Sebelumnya, jaksa KPK mendakwa Lukas bersama-sama dengan Kepala Dinas Pekerjaan Umum dan Penataan Ruang Papua (2013-2017) Mikael Kambuaya dan Kepala Dinas Pekerjaan Umum dan Penataan Ruang Papua (2018-2021) Gerius One Yoman menerima hadiah atau janji dengan total nilai Rp 45,84 miliar. Lukas juga didakwa menerima gratifikasi sebesar Rp 1 miliar.
Penerimaan hadiah atau imbalan itu seluruhnya terkait dengan upaya agar perusahaan yang digunakan oleh Piton Enumbi dan Rijatono Lakka, selaku pihak swasta, dimenangkan dalam proyek pengadaan barang dan jasa di lingkungan Pemerintah Provinsi Papua tahun anggaran 2013-2022.
Untuk itu, Lukas didakwa dengan Pasal 11 Undang-Undang Nomor 31 Tahun 1999 yang telah disempurnakan menjadi UU No 20/2001 tentang Tindak Pidana Korupsi juncto Pasal 55 Ayat (1) Ke-1 Kitab Undang-undang Hukum Pidana (KUHP) juncto Pasal 65 Ayat (1) KUHP. Adapun pada perkara gratifikasi, jaksa mendakwa Lukas dengan Pasal 12B UU Tipikor.
Lukas juga dinilai bersikap tidak sopan karena mengucapkan kata-kata yang tidak pantas berupa makian dalam ruang sidang.
Bersikap tidak sopan
Dalam putusannya, majelis hakim menyebutkan, Lukas juga dikenai denda Rp 500 juta subsider 4 bulan penjara serta membayar uang pengganti sebesar Rp 16,9 miliar yang jika tidak dibayar diganti dengan 2 tahun penjara. Majelis hakim juga menjatuhkan pidana tambahan berupa pencabutan hak Lukas untuk dipilih dalam jabatan publik selama 5 tahun sejak ia selesai menjalani pidana pokok.
Menurut majelis hakim, hal-hal yang memberatkan adalah perbuatan Lukas tidak mendukung program pemerintah dalam upaya pemberantasan korupsi. Lukas juga dinilai bersikap tidak sopan karena mengucapkan kata-kata yang tidak pantas berupa makian dalam ruang sidang.

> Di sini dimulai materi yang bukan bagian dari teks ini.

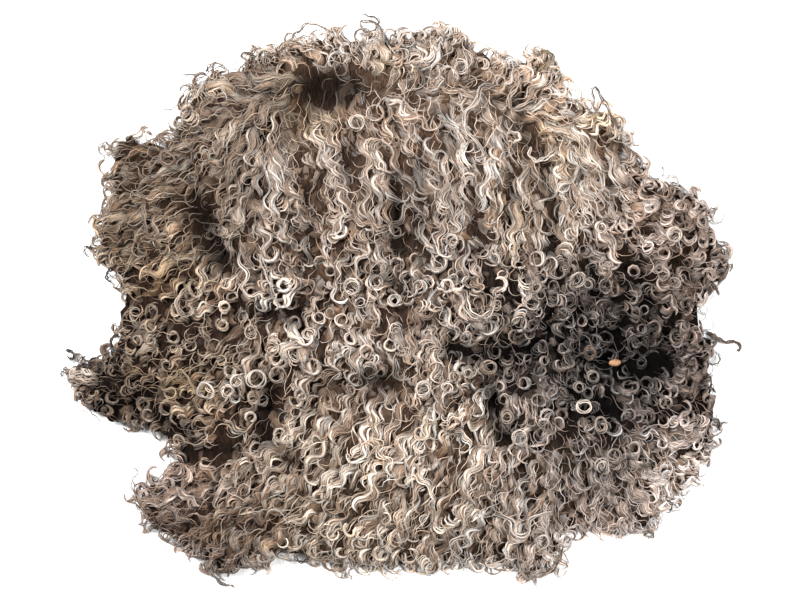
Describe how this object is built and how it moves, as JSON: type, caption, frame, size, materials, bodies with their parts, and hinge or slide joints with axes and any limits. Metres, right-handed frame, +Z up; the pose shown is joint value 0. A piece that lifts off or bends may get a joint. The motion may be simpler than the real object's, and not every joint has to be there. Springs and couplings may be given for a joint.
{
  "type": "raw wool fleece",
  "caption": "Uneven mat of long curly locks, shorn in one piece and laid out flat with its curls upward.",
  "frame": {"origin": "middle of the fleece's extents, on the flat underside that it rests on", "axes": "+X along the longer way of the fleece, to the side away from its narrow tail of wool; +Y to the end where the long locks are rooted; +Z up through the curls"},
  "size_m": [0.7804, 0.6477, 0.0771],
  "materials": {
    "wool": "greasy raw wool, cream to charcoal, with soft gloss on the locks"
  },
  "bodies": {
    "root": {"fleece": "wool"}
  },
  "joints": []
}
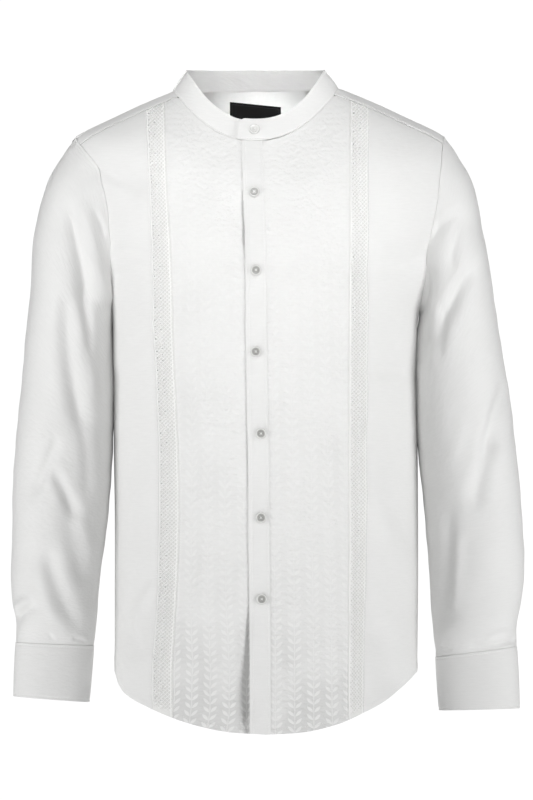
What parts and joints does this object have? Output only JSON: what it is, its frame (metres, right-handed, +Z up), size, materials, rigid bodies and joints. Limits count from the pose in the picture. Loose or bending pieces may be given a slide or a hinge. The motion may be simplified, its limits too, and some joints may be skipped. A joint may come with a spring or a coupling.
{
  "type": "koko shirt",
  "caption": "White long-sleeved stand-collar shirt, worn form with no wearer: hollow body and sleeves, curved hem, lace tapes beside leaf-patterned fronts, buttoned placket and cuffs.",
  "frame": {"origin": "between the shoulders, level with the seam of the collar at the sides of the neck, where the wearer's neck and shoulders carry the shirt", "axes": "+Z up, from the hem to the collar; +X to the wearer's left; the buttoned front faces -Y"},
  "size_m": [0.6082, 0.25, 0.7854],
  "materials": {
    "cotton": "white cotton poplin, plain weave, matte",
    "jacquard": "white cotton jacquard with satin leaves on a matte ground",
    "lace": "white cotton lace insertion tape with a lattice of small holes",
    "band_cotton": "white interlined cotton, topstitched near its edges",
    "button_shell": "translucent white polyester, polished",
    "label_satin": "black woven satin, plain"
  },
  "bodies": {
    "root": {"yoke": "cotton", "back": "cotton", "side_front_left": "cotton", "side_front_right": "cotton", "centre_front_left": "jacquard", "centre_front_right": "jacquard", "lace_tape_left": "lace", "lace_tape_right": "lace", "placket": "band_cotton", "button_stand": "band_cotton", "collar_band": "band_cotton", "sleeve_left": "cotton", "sleeve_right": "cotton", "sleeve_placket_left": "cotton", "sleeve_placket_right": "cotton", "cuff_left": "band_cotton", "cuff_right": "band_cotton", "front_button_1": "button_shell", "front_button_2": "button_shell", "front_button_3": "button_shell", "front_button_4": "button_shell", "front_button_5": "button_shell", "front_button_6": "button_shell", "front_button_7": "button_shell", "cuff_button_left": "button_shell", "cuff_button_right": "button_shell", "neck_label": "label_satin"}
  },
  "joints": []
}
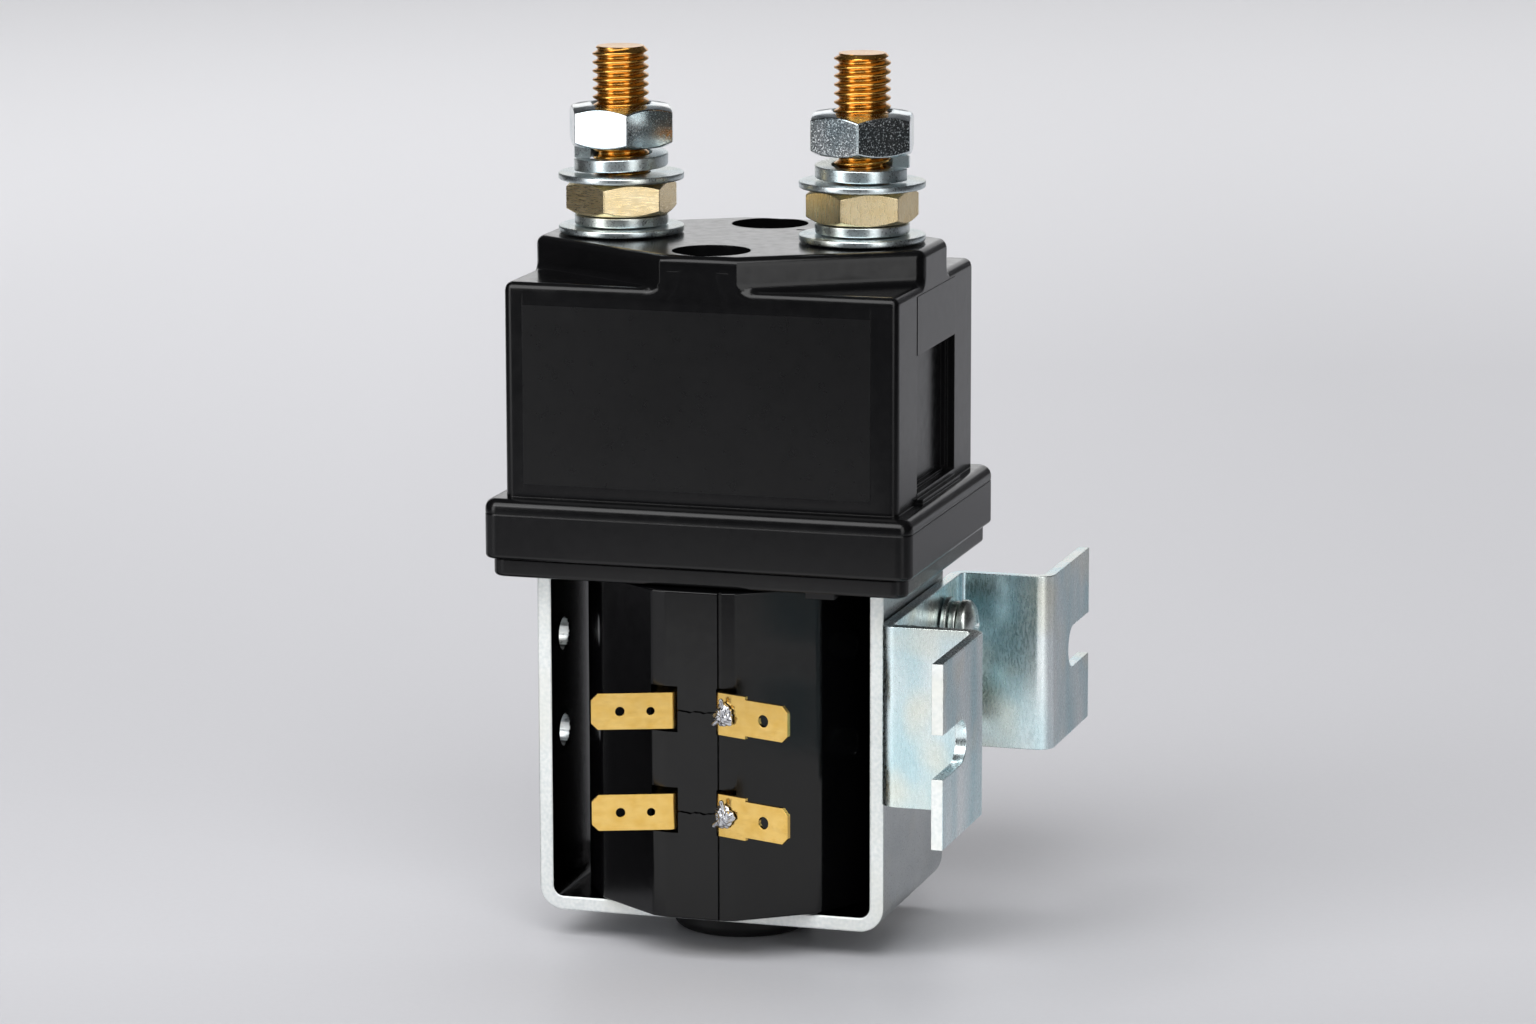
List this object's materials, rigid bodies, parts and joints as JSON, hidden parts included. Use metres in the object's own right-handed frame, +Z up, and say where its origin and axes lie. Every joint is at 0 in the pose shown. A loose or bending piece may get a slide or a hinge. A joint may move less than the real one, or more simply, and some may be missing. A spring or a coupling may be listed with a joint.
{
  "type": "high voltage dc contactor",
  "caption": "Black moulded dc contactor with threaded brass terminal studs on top, an open plated steel coil frame below with blade terminals, and a slotted side bracket.",
  "frame": {"origin": "on the plunger axis, at the flat underside of the round end cap", "axes": "+Z up along the plunger axis towards the studs, X through the two studs with the bracket on the +X side, -Y towards the coil's blade terminals"},
  "size_m": [0.0878, 0.1032, 0.1546],
  "materials": {
    "black_moulding": "satin black, fine texture",
    "coil_moulding": "glossy black",
    "cap_moulding": "matte black",
    "bobbin_nylon": "natural nylon",
    "enamelled_wire": "enamelled copper wire",
    "zinc_plate": "bright zinc plate",
    "bare_steel": "turned steel",
    "brass": "golden brass",
    "pale_brass": "pale brushed brass",
    "copper": "copper",
    "silver_tip": "silver alloy",
    "solder": "dull solder",
    "spring_steel": "drawn spring steel"
  },
  "bodies": {
    "contactor_body": {"base_moulding": "black_moulding", "base_washer_left": "zinc_plate", "base_washer_right": "zinc_plate", "bracket_screw_1": "zinc_plate", "bracket_screw_2": "zinc_plate", "bracket_screw_3": "zinc_plate", "bracket_screw_4": "zinc_plate", "bracket_spring_washer_1": "zinc_plate", "bracket_spring_washer_2": "zinc_plate", "bracket_spring_washer_3": "zinc_plate", "bracket_spring_washer_4": "zinc_plate", "bracket_washer_1": "zinc_plate", "bracket_washer_2": "zinc_plate", "bracket_washer_3": "zinc_plate", "bracket_washer_4": "zinc_plate", "brass_nut_left": "pale_brass", "brass_nut_right": "pale_brass", "coil_bobbin": "bobbin_nylon", "coil_housing": "coil_moulding", "coil_terminal_lower": "brass", "coil_terminal_upper": "brass", "coil_winding": "enamelled_wire", "contact_cover": "black_moulding", "contact_stud_left": "brass", "contact_stud_right": "brass", "cover_screw_back": "zinc_plate", "cover_screw_front": "zinc_plate", "end_cap": "cap_moulding", "guide_tube": "brass", "lower_spring_washer_left": "zinc_plate", "lower_spring_washer_right": "zinc_plate", "mounting_bracket": "zinc_plate", "pole_core": "bare_steel", "pole_plate": "zinc_plate", "return_spring": "spring_steel", "solder_joint_lower": "solder", "solder_joint_upper": "solder", "stud_tip_left": "silver_tip", "stud_tip_right": "silver_tip", "terminal_nut_left": "zinc_plate", "terminal_nut_right": "zinc_plate", "upper_spring_washer_left": "zinc_plate", "upper_spring_washer_right": "zinc_plate", "upper_washer_left": "zinc_plate", "upper_washer_right": "zinc_plate", "yoke_frame": "zinc_plate"},
    "armature": {"plunger": "bare_steel", "plunger_shaft": "bare_steel", "spring_seat": "zinc_plate", "shaft_clip": "spring_steel", "contact_spring": "spring_steel"},
    "bridge": {"moving_contact": "copper", "bridge_tip_left": "silver_tip", "bridge_tip_right": "silver_tip", "bridge_bush": "bobbin_nylon"}
  },
  "joints": [
    {"name": "plunger_slide", "type": "slide", "parent": "contactor_body", "child": "armature", "axis": [0, 0, 1], "range_m": [0, 0.004], "stiffness_N_per_m": 400, "springref_m": -0.008, "deforming": ["return_spring", "contact_spring"]},
    {"name": "bridge_slide", "type": "slide", "parent": "contactor_body", "child": "bridge", "axis": [0, 0, 1], "range_m": [0, 0.0028]}
  ],
  "couplings": [
    {"joint": "bridge_slide", "follows": "plunger_slide", "ratio": 0.7}
  ]
}
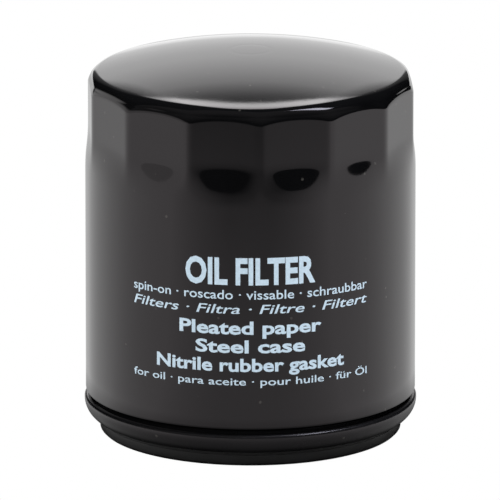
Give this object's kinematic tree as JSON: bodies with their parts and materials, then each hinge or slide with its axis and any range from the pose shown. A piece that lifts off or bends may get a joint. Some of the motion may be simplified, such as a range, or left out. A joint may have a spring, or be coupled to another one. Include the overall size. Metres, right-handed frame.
{
  "type": "oil filter",
  "caption": "Spin-on engine oil filter: domed steel can with wrench flats, rubber gasket, threaded base plate and sprung pleated element with bypass and drain-back valves.",
  "frame": {"origin": "centre of the gasket's sealing face, which is also the bottom centre of the object's box", "axes": "+Z along the can's axis from the gasket to the dome; -Y is the front, the side that carries the print"},
  "size_m": [0.0766, 0.0766, 0.0897],
  "materials": {
    "can": "gloss black baked paint",
    "seaming_lid": "satin black baked paint",
    "seam_sealant": "cured sealing compound",
    "base_plate": "oiled pressed steel",
    "gasket": "moulded nitrile rubber",
    "anti_drainback_valve": "moulded silicone rubber",
    "end_cap": "tin-plated sheet",
    "adhesive": "cured plastisol",
    "filter_media": "resin-treated pleated paper",
    "media_clip": "plain strip",
    "center_tube": "tin-plated sheet, pierced",
    "bypass_steel": "stamped sheet",
    "bypass_seal": "nitrile rubber",
    "bypass_rivet": "plated rivet",
    "spring": "oil-tempered wire"
  },
  "bodies": {
    "housing": {"can": "can", "seaming_lid": "seaming_lid", "seam_sealant": "seam_sealant", "base_plate": "base_plate", "gasket": "gasket"},
    "drainback_valve": {"anti_drainback_valve": "anti_drainback_valve"},
    "element": {"lower_end_cap": "end_cap", "lower_adhesive": "adhesive", "filter_media": "filter_media", "media_clip": "media_clip", "center_tube": "center_tube", "upper_adhesive": "adhesive", "upper_end_cap": "end_cap", "bypass_seat": "bypass_steel", "bypass_cage": "bypass_steel", "bypass_spring": "spring", "element_spring": "spring"},
    "bypass_valve": {"bypass_disc": "bypass_steel", "bypass_seal": "bypass_seal", "bypass_rivet": "bypass_rivet"}
  },
  "joints": [
    {"name": "element_float", "type": "slide", "parent": "housing", "child": "element", "axis": [0, 0, 1], "range_m": [0, 0.0015], "stiffness_N_per_m": 4000, "springref_m": -0.0075, "deforming": ["element_spring"]},
    {"name": "bypass_open", "type": "slide", "parent": "element", "child": "bypass_valve", "axis": [0, 0, -1], "range_m": [0, 0.0025], "stiffness_N_per_m": 1200, "springref_m": -0.01, "deforming": ["bypass_spring"]},
    {"name": "drainback_lift", "type": "slide", "parent": "housing", "child": "drainback_valve", "axis": [0, 0, 1], "range_m": [0, 0.001], "stiffness_N_per_m": 100, "springref_m": -0.002}
  ]
}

Adapun hal yang meringankan, menurut majelis hakim, Lukas belum pernah dihukum. Meski dalam keadaan sakit, Lukas mengikuti persidangan sampai akhir. Selain itu, Lukas juga masih memiliki tanggungan keluarga.
Menanggapi putusan tersebut, Lukas melalui kuasa hukumnya yang duduk di sampingnya, Petrus Bala Pattyona, menyatakan menolak putusan itu. Sementara itu, jaksa KPK menyatakan pikir-pikir.
Seusai sidang, kuasa hukum Lukas, OC Kaligis, mengatakan, pihaknya akan langsung melakukan upaya banding pada Kamis ini. Petrus juga mengungkapkan bahwa dia sempat menyampaikan kembali putusan majelis hakim kepada Lukas. ”Beliau (Lukas) bisik kepada saya, tolak,” kata Petrus.